- _Problem_:
Output the lines below exactly, please, from the first line until the line with "# the lid's fold, and", counting both.

--- Given information ---

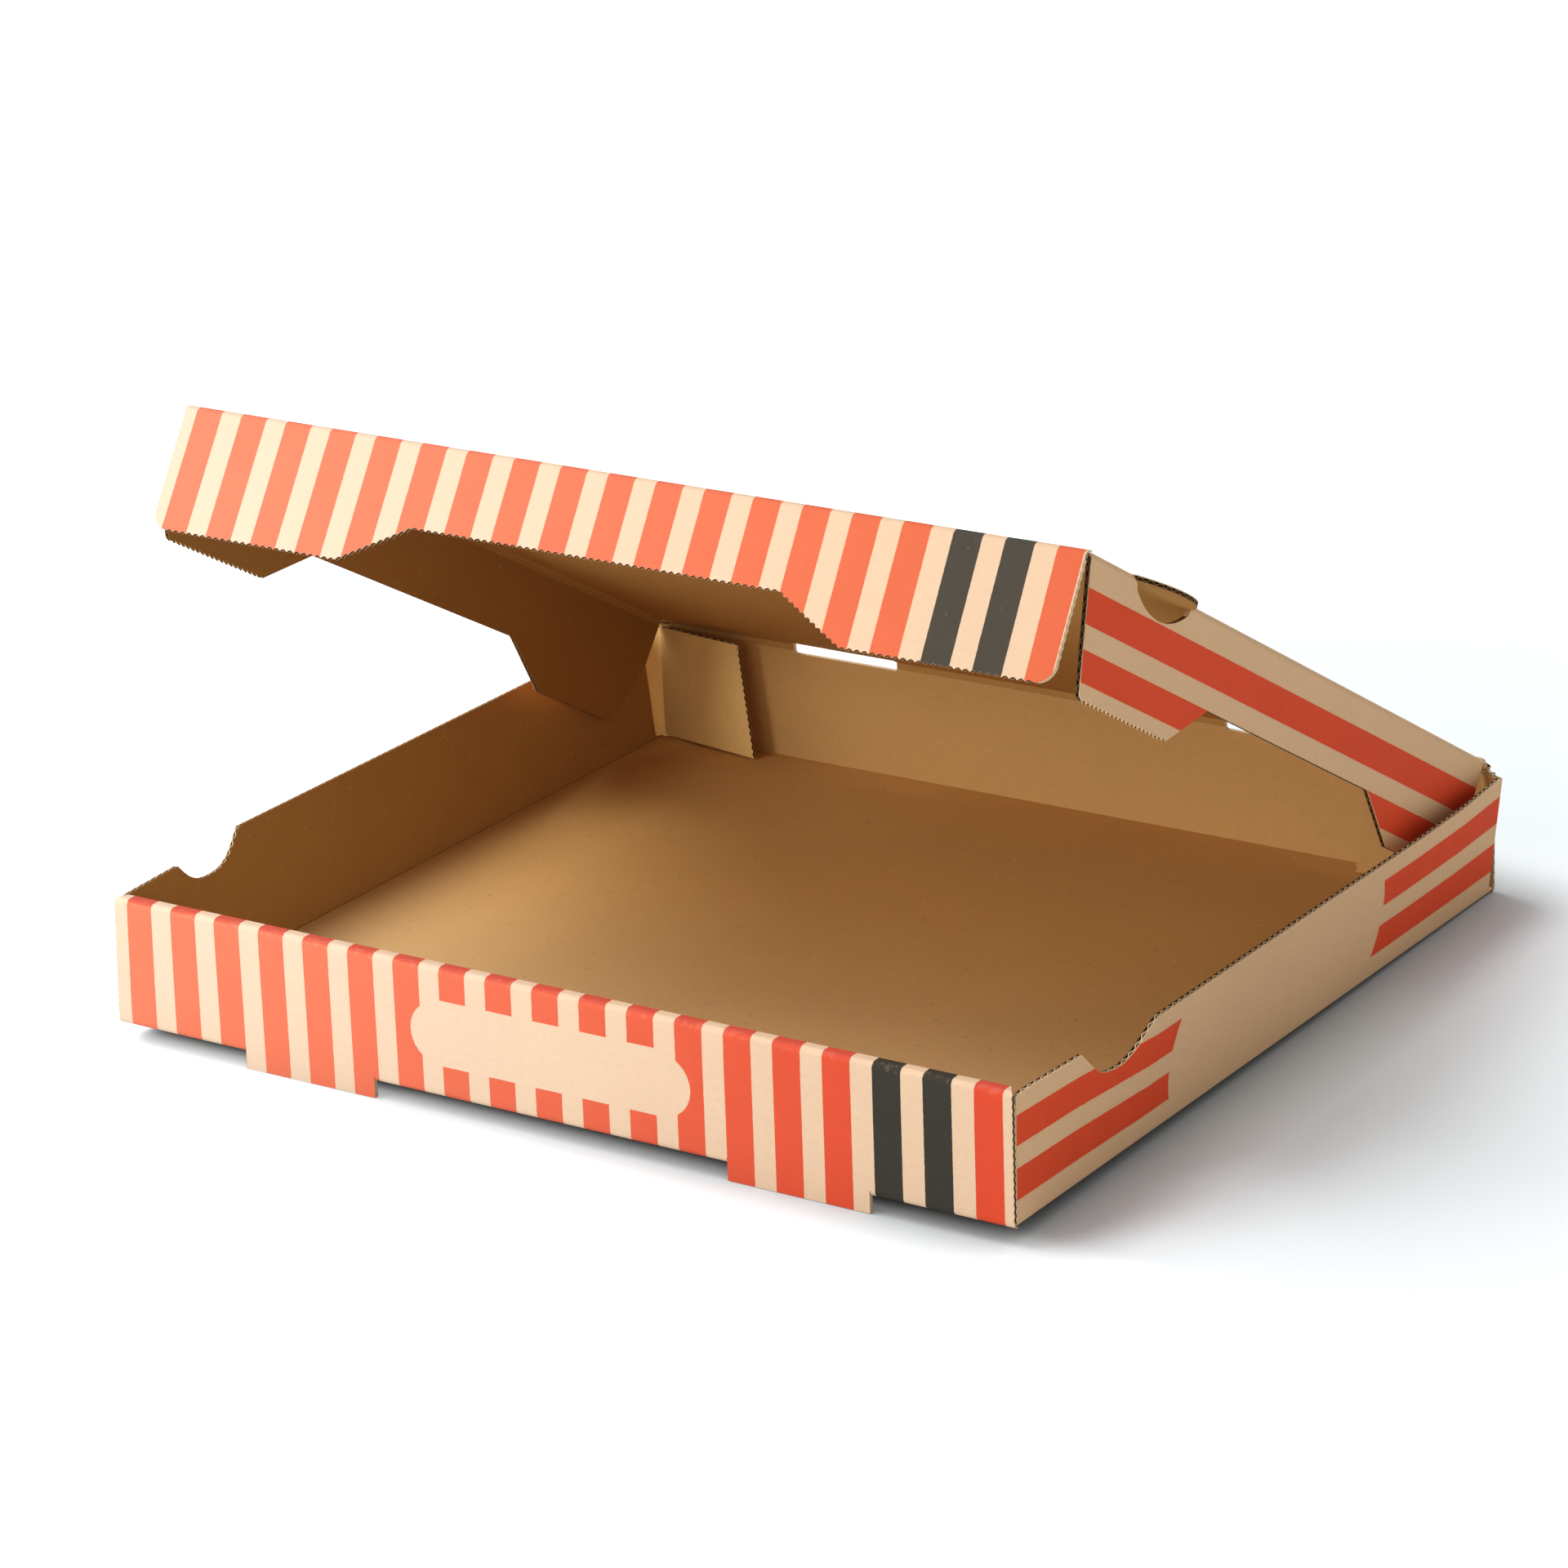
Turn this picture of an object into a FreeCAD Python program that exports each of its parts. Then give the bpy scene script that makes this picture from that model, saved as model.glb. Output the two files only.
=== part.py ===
import FreeCAD, Part
import os
import re
import Sketcher

# A folded pizza box of E-flute corrugated board, standing with its lid partly open.
# X runs along the front wall, Y from the front to the back, and Z up from the bottoms of
# the two feet. The origin is below the middle of the tray.
# The lid and its flaps are drawn as if the box were closed, in a frame whose origin is on
# the lid's fold, and one placement then turns them up together.

# Every driving size in millimetres or degrees, with its alias in the sheet.
SIZES = [
    ("box_width", 330.0),          # the tray from left to right, outside
    ("box_depth", 309.0),          # the tray from front to back, outside
    ("board", 1.6),                # thickness of the corrugated board
    ("fold_round", 1.8),           # outside radius of a fold in the tray
    ("front_rise", 43.0),          # the front wall above the tray's underside
    ("side_rise", 42.0),           # the side walls above the underside
    ("hinge_rise", 44.3),          # the lid's fold above the underside
    ("top_band", 5.7),             # the flat top of the rolled front wall, front to back
    ("band_inset", 3.3),           # the rolled part stops this far from each end
    ("foot_drop", 5.5),            # how far the feet hang below the underside
    ("foot_width", 50.0),
    ("foot_centre", 90.5),         # from the middle of the box to the middle of a foot
    ("lock_slot_back", 7.5),       # rear edge of the slots that the feet leave in the floor
    ("lock_clear", 0.8),           # play of a lock tab in its slot, at each end
    ("skirt_rise", 2.4),           # the upright start of a side wall, below its lean
    ("front_lean", 0.5),           # how far a side wall's top leans out at the front
    ("notch_lean", 2.4),           # the same at the front end of the notch
    ("wall_lean", 7.8),            # the same behind the notch
    ("rear_lean_left", 4.6),       # the same at the rear end of the left wall
    ("rear_lean_right", 4.6),      # the same at the rear end of the right wall
    ("notch_start", 36.5),         # the notch in a side wall, measured from the front
    ("notch_floor_start", 46.5),
    ("notch_floor_end", 56.0),
    ("notch_end", 73.0),
    ("notch_deep", 10.0),
    ("notch_round_front", 9.0),
    ("notch_round_rear", 14.0),
    ("front_tab_length", 62.0),    # the side walls' tabs caught inside the front wall
    ("front_tab_rise", 38.0),
    ("tab_clear", 0.4),            # play of a corner tab against the wall beside it
    ("rear_tab_length", 42.0),     # the side walls' tabs folded in along the back wall
    ("rear_tab_slant", 5.0),       # how much shorter a rear tab is at its top
    ("rear_tab_rise", 42.5),
    ("rear_tab_angle", 4.0),       # how far a rear tab stands off the back wall
    ("relief_width", 42.5),        # the two slots in the lid's fold
    ("relief_deep", 3.0),
    ("relief_centre", 86.2),
    ("relief_round", 1.3),
    ("fold_gap", 0.3),             # from a crease's axis to each panel
    ("fold_land", 0.2),            # the flat left between the two bevels at a crease
    ("lid_open_angle", 29.7),      # how far the lid stands open
    ("lid_length", 296.0),         # from the lid's fold to the fold of its front flap
    ("side_clear", 0.4),           # play of the lid's side flaps inside the side walls
    ("lid_edge_round", 1.2),
    ("front_flap_drop", 40.0),
    ("front_flap_taper", 0.5),     # how much narrower the front flap is at its corners
    ("front_flap_round", 6.0),
    ("front_recess_drop", 26.5),   # depth of the front flap in its middle
    ("front_recess_half", 66.5),
    ("front_recess_foot", 91.0),   # half of the recess where its slanted sides end
    ("side_flap_drop", 41.0),
    ("side_recess_drop", 26.0),
    ("side_flap_round", 5.0),
    ("side_flap_hang", 0.15),      # play between the lid's underside and a side flap
    ("side_flap_rear", 7.0),       # the side flap's outline, measured from the lid's fold
    ("side_flap_rear_knee", 17.0),
    ("side_flap_rear_foot", 19.0),
    ("side_recess_rear_foot", 63.4),
    ("side_recess_rear", 88.0),
    ("side_recess_front", 86.0),   # the rest of it, measured back from the front flap's fold
    ("side_recess_front_foot", 65.0),
    ("side_flap_front_foot", 8.0),
    ("side_flap_front", 1.5),
    ("half_moon_centre", 48.0),    # the half-moon tab on each side of the lid, also from there
    ("half_moon_half", 20.5),
    ("half_moon_reach", 7.5),
    ("half_moon_clear", 0.4),
    ("half_moon_root", 6.4),       # how far a half-moon's own pad reaches into the lid
]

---

- _Task solution_:
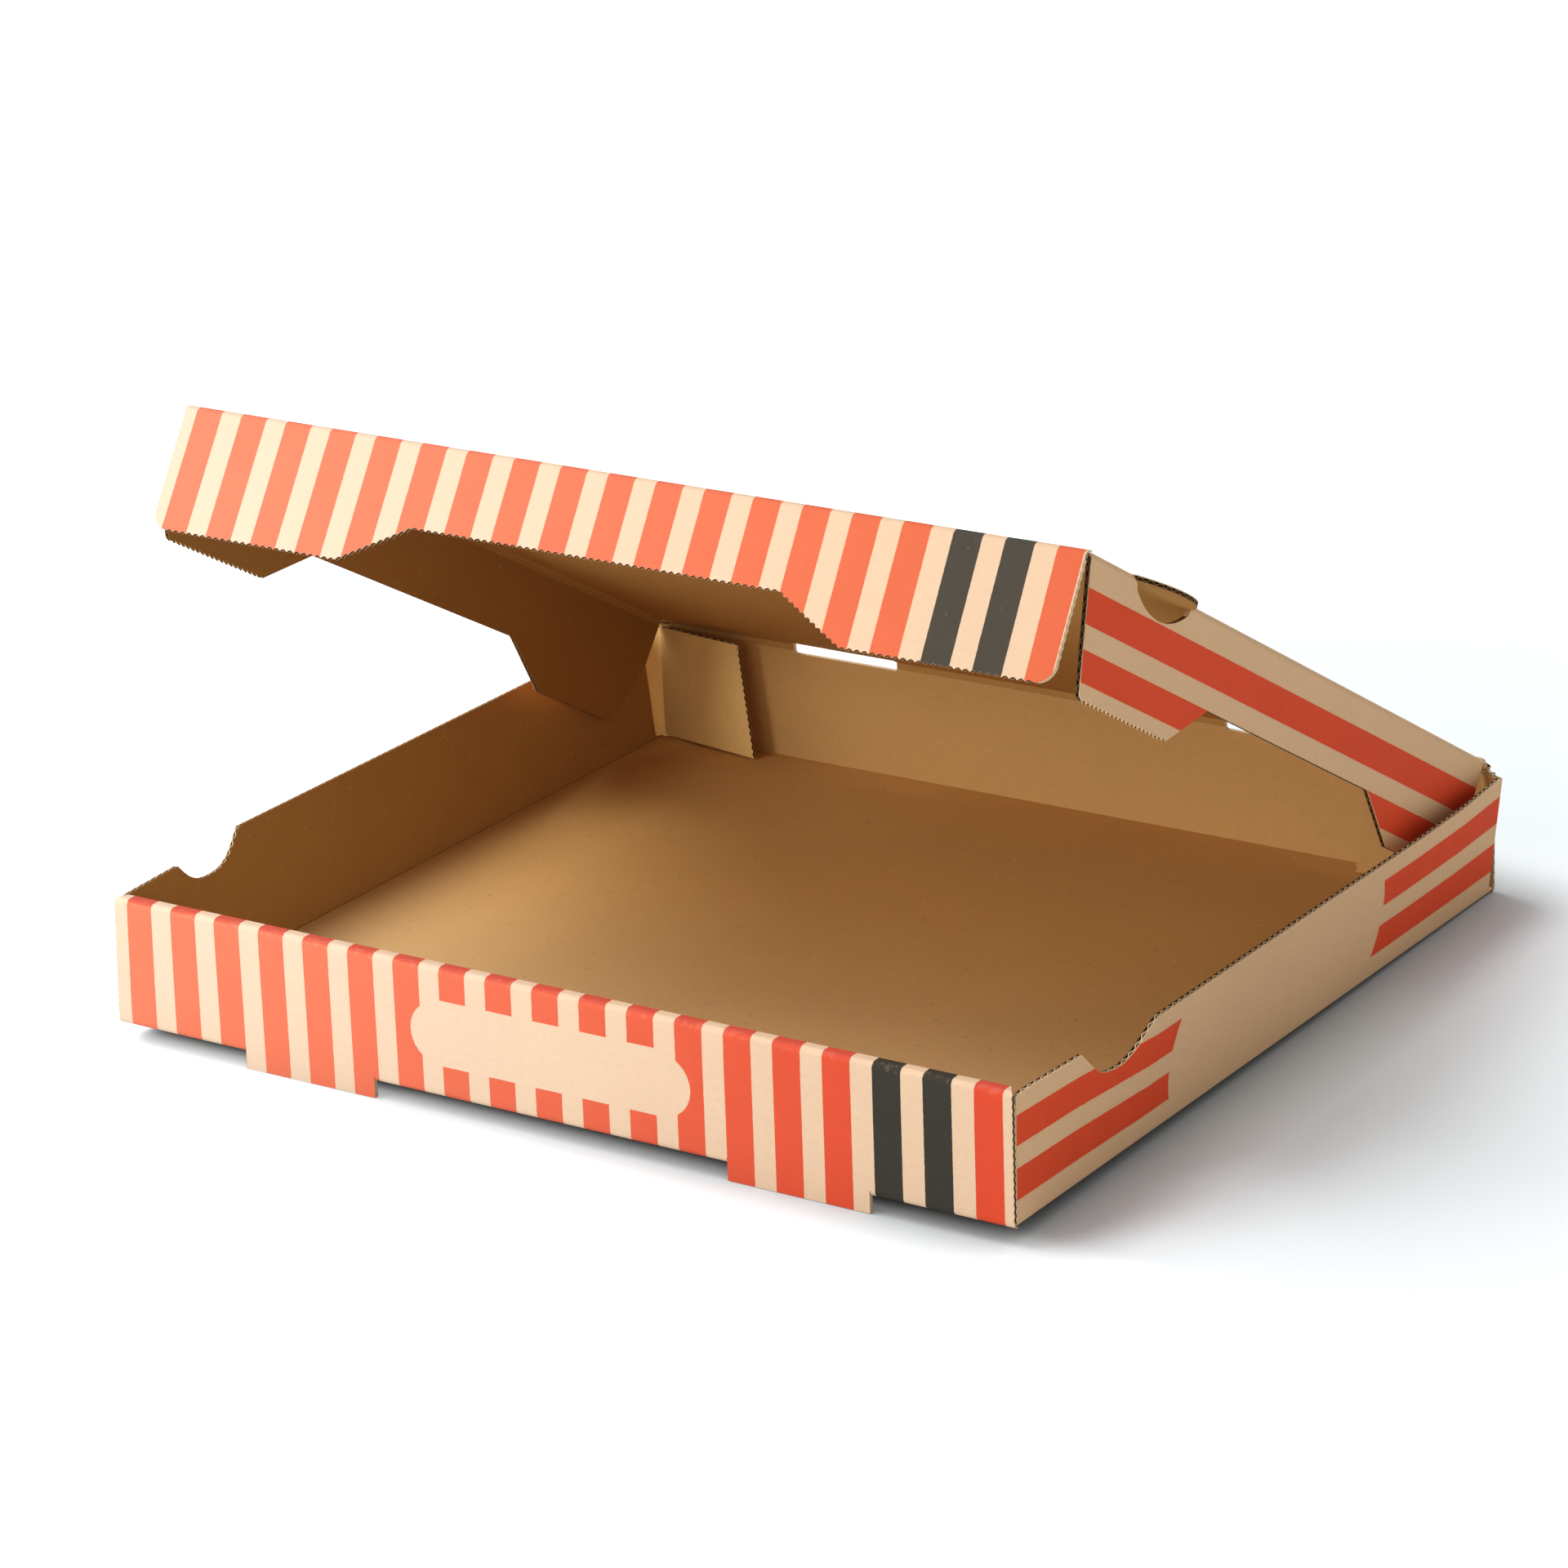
Turn this picture of an object into a FreeCAD Python program that exports each of its parts. Then give the bpy scene script that makes this picture from that model, saved as model.glb. Output the two files only.
=== part.py ===
import FreeCAD, Part
import os
import re
import Sketcher

# A folded pizza box of E-flute corrugated board, standing with its lid partly open.
# X runs along the front wall, Y from the front to the back, and Z up from the bottoms of
# the two feet. The origin is below the middle of the tray.
# The lid and its flaps are drawn as if the box were closed, in a frame whose origin is on
# the lid's fold, and one placement then turns them up together.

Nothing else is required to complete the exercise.